Three miles beyond Gillette we climbed to Altman, said to be the highest incorporated town in the United States, some 11,300 feet above the sea. It rests literally on the summit and hangs down over the mountain sides secure enough whenever and wherever there is a prospect hole with sufficient gold in it to serve the miners a foothold and check their sliding further. The high altitude of the district makes it especially undesirable for women, causing nervous troubles. Even the male population are more or less excitable, and when prospectors think they have made a strike some of them run about like lunatics.

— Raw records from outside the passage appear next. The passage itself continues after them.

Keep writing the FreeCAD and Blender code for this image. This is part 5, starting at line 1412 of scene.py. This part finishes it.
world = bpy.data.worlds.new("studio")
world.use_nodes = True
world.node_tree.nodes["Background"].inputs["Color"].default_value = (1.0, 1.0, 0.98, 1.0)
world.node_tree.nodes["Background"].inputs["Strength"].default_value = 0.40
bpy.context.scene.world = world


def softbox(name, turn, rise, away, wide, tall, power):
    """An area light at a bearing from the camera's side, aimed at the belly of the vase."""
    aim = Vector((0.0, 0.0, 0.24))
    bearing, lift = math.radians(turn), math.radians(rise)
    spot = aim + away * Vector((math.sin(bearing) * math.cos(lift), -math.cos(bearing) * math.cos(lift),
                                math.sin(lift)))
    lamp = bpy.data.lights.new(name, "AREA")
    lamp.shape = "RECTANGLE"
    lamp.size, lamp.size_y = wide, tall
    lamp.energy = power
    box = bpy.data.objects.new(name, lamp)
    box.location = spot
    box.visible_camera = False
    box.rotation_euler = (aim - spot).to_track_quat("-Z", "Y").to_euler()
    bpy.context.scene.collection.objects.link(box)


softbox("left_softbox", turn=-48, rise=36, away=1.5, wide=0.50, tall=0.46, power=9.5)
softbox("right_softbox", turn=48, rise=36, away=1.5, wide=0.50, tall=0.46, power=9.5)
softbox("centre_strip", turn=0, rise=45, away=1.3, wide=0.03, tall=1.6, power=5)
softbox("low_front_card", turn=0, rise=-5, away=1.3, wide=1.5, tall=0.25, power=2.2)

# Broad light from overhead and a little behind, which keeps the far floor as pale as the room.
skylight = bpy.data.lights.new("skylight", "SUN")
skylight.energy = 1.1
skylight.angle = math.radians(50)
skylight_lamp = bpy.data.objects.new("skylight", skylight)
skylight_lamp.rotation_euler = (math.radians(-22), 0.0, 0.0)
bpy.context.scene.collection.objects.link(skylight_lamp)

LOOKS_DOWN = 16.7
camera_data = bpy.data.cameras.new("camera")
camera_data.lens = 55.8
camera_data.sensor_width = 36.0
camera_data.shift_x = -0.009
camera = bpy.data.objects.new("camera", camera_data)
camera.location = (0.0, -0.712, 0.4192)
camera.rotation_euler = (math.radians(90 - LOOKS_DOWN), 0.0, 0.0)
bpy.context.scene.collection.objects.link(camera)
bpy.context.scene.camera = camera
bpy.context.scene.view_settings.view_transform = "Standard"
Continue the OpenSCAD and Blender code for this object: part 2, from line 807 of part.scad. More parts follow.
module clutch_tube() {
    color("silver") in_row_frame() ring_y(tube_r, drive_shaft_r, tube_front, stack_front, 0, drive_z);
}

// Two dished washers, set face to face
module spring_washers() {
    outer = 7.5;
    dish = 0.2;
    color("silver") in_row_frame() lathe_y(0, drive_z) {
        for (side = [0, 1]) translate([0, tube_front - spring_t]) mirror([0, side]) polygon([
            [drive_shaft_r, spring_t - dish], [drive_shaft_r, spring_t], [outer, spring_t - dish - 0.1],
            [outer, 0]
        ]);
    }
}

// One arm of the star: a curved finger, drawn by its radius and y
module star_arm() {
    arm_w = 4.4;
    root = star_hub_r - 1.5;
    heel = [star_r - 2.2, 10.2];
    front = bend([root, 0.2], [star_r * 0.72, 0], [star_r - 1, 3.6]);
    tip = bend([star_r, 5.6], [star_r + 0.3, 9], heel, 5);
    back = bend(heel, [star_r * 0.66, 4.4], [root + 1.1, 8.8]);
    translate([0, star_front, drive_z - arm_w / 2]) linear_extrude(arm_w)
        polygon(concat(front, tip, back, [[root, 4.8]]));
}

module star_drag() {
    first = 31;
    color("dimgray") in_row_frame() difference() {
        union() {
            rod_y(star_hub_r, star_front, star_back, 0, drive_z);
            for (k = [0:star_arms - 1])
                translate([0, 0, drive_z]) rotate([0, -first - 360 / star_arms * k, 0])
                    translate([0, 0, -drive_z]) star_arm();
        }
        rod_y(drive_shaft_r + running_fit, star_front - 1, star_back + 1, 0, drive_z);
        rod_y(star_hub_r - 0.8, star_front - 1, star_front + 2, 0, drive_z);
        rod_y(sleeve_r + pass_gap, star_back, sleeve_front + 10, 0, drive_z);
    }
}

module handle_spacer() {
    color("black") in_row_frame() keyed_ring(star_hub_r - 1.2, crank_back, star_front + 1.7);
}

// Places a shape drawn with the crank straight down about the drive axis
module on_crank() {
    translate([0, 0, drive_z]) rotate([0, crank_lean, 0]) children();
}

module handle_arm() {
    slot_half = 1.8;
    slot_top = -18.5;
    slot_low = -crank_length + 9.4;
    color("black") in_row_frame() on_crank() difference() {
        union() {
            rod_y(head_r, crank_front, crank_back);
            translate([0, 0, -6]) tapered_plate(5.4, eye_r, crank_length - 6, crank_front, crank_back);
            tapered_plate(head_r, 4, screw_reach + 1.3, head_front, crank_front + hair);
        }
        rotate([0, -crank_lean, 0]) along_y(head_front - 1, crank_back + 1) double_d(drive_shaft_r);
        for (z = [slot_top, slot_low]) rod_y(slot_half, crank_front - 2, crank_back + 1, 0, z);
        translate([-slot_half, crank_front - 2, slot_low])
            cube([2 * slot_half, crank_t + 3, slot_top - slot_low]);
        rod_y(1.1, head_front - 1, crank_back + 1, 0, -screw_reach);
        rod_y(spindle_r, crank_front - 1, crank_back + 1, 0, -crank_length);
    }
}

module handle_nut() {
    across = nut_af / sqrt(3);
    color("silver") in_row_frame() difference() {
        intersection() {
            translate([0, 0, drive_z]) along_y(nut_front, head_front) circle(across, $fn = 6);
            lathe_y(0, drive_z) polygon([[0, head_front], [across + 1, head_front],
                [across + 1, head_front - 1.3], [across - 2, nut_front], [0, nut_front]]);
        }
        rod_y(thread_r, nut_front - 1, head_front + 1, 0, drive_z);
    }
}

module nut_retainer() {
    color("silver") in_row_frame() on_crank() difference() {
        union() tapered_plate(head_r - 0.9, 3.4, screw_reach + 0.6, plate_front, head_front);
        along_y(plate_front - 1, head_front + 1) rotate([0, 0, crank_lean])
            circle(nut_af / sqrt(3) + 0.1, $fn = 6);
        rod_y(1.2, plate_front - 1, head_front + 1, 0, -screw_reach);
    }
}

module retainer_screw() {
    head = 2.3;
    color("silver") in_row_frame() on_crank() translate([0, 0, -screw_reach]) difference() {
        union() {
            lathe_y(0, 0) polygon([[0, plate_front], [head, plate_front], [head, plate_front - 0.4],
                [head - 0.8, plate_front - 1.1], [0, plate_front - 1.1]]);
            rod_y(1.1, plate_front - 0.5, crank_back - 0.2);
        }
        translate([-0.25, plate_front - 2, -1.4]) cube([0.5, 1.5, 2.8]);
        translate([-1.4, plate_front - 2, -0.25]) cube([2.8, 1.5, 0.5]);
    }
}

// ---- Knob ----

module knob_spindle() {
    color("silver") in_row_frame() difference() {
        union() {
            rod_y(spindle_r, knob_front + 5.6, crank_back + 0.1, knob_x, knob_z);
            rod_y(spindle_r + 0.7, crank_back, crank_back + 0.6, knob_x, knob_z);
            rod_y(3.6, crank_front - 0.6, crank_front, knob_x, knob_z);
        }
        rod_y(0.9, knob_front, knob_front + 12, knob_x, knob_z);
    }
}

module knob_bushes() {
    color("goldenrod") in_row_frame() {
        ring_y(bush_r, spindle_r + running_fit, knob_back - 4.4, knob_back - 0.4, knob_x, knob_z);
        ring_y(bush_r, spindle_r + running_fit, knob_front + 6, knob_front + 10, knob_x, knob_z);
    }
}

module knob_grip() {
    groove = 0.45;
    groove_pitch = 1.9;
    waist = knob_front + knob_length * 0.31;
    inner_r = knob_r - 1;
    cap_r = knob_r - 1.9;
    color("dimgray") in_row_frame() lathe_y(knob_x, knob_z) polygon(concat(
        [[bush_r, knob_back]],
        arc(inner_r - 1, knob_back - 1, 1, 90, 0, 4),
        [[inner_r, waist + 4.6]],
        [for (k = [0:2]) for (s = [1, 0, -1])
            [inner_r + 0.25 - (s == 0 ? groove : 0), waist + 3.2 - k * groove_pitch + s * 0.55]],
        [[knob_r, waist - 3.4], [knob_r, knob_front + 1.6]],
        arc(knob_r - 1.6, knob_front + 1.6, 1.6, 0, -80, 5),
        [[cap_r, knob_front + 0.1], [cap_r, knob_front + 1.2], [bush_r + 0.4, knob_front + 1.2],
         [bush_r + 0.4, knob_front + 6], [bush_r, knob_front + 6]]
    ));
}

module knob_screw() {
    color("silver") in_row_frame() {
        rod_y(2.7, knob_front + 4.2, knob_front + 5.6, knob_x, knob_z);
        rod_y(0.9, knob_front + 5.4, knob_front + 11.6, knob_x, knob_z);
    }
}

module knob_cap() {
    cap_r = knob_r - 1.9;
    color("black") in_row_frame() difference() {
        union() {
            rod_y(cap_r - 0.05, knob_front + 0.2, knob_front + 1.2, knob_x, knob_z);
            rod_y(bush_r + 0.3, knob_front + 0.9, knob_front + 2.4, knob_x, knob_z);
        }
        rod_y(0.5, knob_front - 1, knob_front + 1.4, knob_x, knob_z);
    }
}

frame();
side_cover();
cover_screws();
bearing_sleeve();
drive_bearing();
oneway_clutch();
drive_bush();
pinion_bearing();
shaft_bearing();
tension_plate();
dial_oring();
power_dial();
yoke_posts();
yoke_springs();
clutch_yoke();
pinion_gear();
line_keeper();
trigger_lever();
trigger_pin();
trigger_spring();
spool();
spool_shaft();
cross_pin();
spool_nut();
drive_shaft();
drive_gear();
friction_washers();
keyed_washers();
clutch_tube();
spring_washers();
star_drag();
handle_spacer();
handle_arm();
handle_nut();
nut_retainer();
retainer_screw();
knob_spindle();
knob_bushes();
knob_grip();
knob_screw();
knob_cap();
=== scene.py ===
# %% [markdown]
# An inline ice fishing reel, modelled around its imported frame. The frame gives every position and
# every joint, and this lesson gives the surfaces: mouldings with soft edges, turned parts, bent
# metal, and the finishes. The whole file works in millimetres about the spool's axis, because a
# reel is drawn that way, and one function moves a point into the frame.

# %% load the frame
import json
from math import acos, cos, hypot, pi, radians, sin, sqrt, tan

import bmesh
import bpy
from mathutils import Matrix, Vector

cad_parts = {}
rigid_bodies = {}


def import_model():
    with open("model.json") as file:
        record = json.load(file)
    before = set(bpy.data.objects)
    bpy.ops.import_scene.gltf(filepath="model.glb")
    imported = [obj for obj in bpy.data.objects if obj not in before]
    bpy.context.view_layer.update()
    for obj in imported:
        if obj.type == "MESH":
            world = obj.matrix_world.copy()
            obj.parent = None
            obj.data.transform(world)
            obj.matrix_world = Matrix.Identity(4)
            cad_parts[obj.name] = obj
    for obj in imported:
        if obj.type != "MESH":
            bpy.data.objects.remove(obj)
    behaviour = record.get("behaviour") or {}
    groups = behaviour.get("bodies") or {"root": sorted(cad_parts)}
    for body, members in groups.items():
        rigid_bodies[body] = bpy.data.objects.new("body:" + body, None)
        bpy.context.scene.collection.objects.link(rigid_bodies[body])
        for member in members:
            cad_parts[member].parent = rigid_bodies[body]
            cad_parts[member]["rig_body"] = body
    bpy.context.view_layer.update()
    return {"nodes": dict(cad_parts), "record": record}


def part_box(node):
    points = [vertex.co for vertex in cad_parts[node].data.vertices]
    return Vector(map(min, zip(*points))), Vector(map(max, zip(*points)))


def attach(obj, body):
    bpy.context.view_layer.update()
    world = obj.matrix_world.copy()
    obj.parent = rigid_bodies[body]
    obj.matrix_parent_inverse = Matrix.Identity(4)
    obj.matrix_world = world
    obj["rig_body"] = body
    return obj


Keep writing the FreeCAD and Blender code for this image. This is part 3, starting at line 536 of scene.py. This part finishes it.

From Altman we took a tortuous trail, threading Goldfield, Independence, Victor and Anaconda. The mountains about are honeycombed with prospect holes--or graves they might be properly called, for many of them contain buried hopes. From a distance they look like prairie-dog towns, but occasional shaft-houses and gallows-frames rise here and there to give character to the mining region, while several railroad and electric car lines wind about the hills and gulches.

Many of the cabins in these towns are built of logs; the streets look to have been surveyed by cows rather than engineers. As a rule, there is no symmetry to the thoroughfares--up hill and down hill, crooking and winding, crossing and converging, in a manner to puzzle a resident of a year. The situation of most of the habitations seems to have been governed by the location of the claim of each house owner. This great camp got its name from two circumstances occurring when the locality was known for no other virtue than a grazing place for cattle. One day on the banks of the creek that trickled through the present site of Cripple Creek a man broke his leg, and the following day a cowboy was thrown from his bronco and had his arm broken. Some one, seeing both accidents, said: "I reckon we'd better call this place Cripple Creek." So the noted camp was christened.